* _Problem requirements_:
Exactly and only the lines from the one containing "terminal_block();" through the one containing "shown = obj.evaluated_get(depsgraph)" are to be repeated, both ends included.

CAD and scene scripts:

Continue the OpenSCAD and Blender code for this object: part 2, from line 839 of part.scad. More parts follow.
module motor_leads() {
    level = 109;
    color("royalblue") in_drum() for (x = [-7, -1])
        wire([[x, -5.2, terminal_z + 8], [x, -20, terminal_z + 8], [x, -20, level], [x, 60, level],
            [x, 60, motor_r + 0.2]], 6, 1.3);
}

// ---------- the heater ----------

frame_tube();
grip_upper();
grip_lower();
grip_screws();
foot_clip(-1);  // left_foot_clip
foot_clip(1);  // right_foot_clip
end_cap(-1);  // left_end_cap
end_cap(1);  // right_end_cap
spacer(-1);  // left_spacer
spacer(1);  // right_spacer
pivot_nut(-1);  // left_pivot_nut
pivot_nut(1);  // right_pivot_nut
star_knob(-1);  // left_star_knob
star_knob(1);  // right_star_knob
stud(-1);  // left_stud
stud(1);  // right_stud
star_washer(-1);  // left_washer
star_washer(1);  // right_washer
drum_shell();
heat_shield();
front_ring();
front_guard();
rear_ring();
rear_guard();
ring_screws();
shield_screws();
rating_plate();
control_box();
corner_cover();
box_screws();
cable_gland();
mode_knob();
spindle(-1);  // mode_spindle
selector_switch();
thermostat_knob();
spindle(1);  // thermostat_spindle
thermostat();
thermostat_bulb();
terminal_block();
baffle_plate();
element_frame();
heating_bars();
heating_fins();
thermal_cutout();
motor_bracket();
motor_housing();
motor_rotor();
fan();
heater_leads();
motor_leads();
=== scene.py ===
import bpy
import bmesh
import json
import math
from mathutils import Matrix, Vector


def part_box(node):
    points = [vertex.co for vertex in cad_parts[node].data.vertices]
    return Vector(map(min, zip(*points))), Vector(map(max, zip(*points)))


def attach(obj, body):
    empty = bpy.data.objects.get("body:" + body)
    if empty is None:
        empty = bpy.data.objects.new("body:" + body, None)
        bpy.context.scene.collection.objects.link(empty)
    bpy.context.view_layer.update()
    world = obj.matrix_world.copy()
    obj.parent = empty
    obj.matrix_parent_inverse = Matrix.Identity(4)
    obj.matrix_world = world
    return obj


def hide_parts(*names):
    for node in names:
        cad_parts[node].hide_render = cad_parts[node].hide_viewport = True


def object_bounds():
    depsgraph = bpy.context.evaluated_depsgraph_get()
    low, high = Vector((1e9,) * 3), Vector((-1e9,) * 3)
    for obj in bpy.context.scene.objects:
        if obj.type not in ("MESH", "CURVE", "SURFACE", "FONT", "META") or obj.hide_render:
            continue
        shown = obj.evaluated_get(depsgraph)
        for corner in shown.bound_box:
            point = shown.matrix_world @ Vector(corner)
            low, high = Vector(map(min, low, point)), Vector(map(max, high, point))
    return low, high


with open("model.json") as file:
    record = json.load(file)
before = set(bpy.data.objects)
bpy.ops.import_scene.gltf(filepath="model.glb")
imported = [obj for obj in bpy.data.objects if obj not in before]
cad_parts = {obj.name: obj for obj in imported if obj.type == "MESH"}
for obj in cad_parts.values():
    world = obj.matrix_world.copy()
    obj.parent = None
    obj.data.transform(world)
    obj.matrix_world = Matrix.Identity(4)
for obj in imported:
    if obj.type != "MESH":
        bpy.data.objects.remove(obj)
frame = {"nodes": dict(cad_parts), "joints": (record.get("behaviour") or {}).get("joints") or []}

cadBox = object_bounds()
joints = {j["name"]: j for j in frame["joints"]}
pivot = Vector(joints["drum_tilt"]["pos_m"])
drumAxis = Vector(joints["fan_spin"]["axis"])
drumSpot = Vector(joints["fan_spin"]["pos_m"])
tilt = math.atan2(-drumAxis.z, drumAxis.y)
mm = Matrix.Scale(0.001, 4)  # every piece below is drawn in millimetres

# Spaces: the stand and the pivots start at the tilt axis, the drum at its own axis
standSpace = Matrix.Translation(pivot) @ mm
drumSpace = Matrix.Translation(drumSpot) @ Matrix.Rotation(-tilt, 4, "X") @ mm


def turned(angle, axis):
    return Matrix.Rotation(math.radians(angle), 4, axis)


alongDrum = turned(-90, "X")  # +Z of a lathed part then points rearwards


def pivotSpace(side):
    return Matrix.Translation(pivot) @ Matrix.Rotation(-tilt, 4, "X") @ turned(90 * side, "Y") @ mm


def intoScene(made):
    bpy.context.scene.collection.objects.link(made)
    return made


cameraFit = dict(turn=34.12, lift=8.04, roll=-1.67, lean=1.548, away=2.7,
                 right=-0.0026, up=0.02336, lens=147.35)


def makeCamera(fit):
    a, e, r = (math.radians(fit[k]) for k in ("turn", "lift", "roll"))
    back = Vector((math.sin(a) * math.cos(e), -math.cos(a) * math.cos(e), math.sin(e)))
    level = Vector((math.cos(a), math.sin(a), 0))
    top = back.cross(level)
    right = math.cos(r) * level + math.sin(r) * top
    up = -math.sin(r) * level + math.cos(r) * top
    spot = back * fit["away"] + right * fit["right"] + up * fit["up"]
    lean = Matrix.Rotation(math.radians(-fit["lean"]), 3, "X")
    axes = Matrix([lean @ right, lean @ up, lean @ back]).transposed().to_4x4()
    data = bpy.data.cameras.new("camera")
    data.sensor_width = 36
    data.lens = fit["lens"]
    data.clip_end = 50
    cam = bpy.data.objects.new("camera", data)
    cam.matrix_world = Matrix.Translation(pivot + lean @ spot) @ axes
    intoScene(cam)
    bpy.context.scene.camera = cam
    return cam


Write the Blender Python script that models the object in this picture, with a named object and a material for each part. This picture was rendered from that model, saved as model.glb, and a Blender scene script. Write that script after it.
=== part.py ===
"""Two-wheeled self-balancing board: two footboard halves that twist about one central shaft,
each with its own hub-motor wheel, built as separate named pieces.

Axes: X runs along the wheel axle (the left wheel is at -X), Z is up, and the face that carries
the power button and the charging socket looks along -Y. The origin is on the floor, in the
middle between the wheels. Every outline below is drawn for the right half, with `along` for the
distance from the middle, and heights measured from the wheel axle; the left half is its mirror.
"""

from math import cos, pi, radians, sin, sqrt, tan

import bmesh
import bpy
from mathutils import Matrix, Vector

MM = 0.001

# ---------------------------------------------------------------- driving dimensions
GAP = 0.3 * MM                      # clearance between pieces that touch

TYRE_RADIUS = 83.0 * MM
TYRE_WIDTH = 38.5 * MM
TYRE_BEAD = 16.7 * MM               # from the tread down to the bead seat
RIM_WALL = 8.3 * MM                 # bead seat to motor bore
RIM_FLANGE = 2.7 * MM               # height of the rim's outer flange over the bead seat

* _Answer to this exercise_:
terminal_block();
baffle_plate();
element_frame();
heating_bars();
heating_fins();
thermal_cutout();
motor_bracket();
motor_housing();
motor_rotor();
fan();
heater_leads();
motor_leads();
=== scene.py ===
import bpy
import bmesh
import json
import math
from mathutils import Matrix, Vector


def part_box(node):
    points = [vertex.co for vertex in cad_parts[node].data.vertices]
    return Vector(map(min, zip(*points))), Vector(map(max, zip(*points)))


def attach(obj, body):
    empty = bpy.data.objects.get("body:" + body)
    if empty is None:
        empty = bpy.data.objects.new("body:" + body, None)
        bpy.context.scene.collection.objects.link(empty)
    bpy.context.view_layer.update()
    world = obj.matrix_world.copy()
    obj.parent = empty
    obj.matrix_parent_inverse = Matrix.Identity(4)
    obj.matrix_world = world
    return obj


def hide_parts(*names):
    for node in names:
        cad_parts[node].hide_render = cad_parts[node].hide_viewport = True


def object_bounds():
    depsgraph = bpy.context.evaluated_depsgraph_get()
    low, high = Vector((1e9,) * 3), Vector((-1e9,) * 3)
    for obj in bpy.context.scene.objects:
        if obj.type not in ("MESH", "CURVE", "SURFACE", "FONT", "META") or obj.hide_render:
            continue
        shown = obj.evaluated_get(depsgraph)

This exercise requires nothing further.